The length of the longer leg of a right triangle is 6 inches more than twice the length of the shorter leg. The length of the hypotenuse is 9 inches more than twice the length of the shorter leg. Find the lengths of the triangle.
Let x be the length of the shorter leg.
Then, the length of the longer leg is 2x + 6, and the length of the hypotenuse is 2x + 9.

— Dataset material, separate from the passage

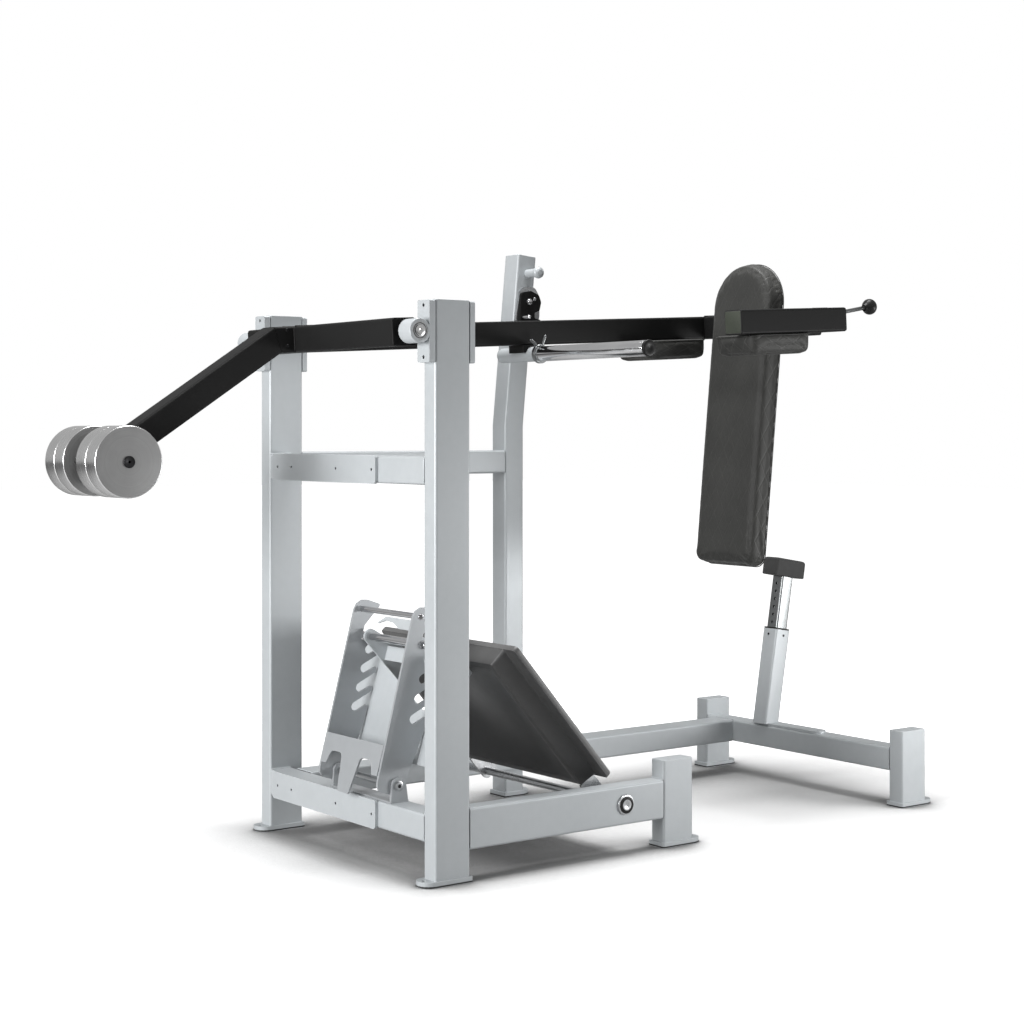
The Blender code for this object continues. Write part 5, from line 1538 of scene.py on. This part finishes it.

Using the Pythagorean theorem, we have:
x^2 + (2x + 6)^2 = (2x + 9)^2
Expanding both sides, we get:
x^2 + 4x^2 + 24x + 36 = 4x^2 + 36x + 81
Combine like terms and simplify:
5x^2 + 24x + 36 = 4x^2 + 36x + 81
Subtract 4x^2 and 36x from both sides:
x^2 - 12x - 45 = 0
Factor the quadratic equation:
(x - 15)(x + 3) = 0
x = 15 or x = -3
Since the length of a side cannot be negative, the length of the shorter leg is 15 inches.
The length of the longer leg is 2(15) + 6 = 36 inches.
The length of the hypotenuse is 2(15) + 9 = 39 inches.
Therefore, the lengths of the triangle are 15 inches, 36 inches, and 39 inches.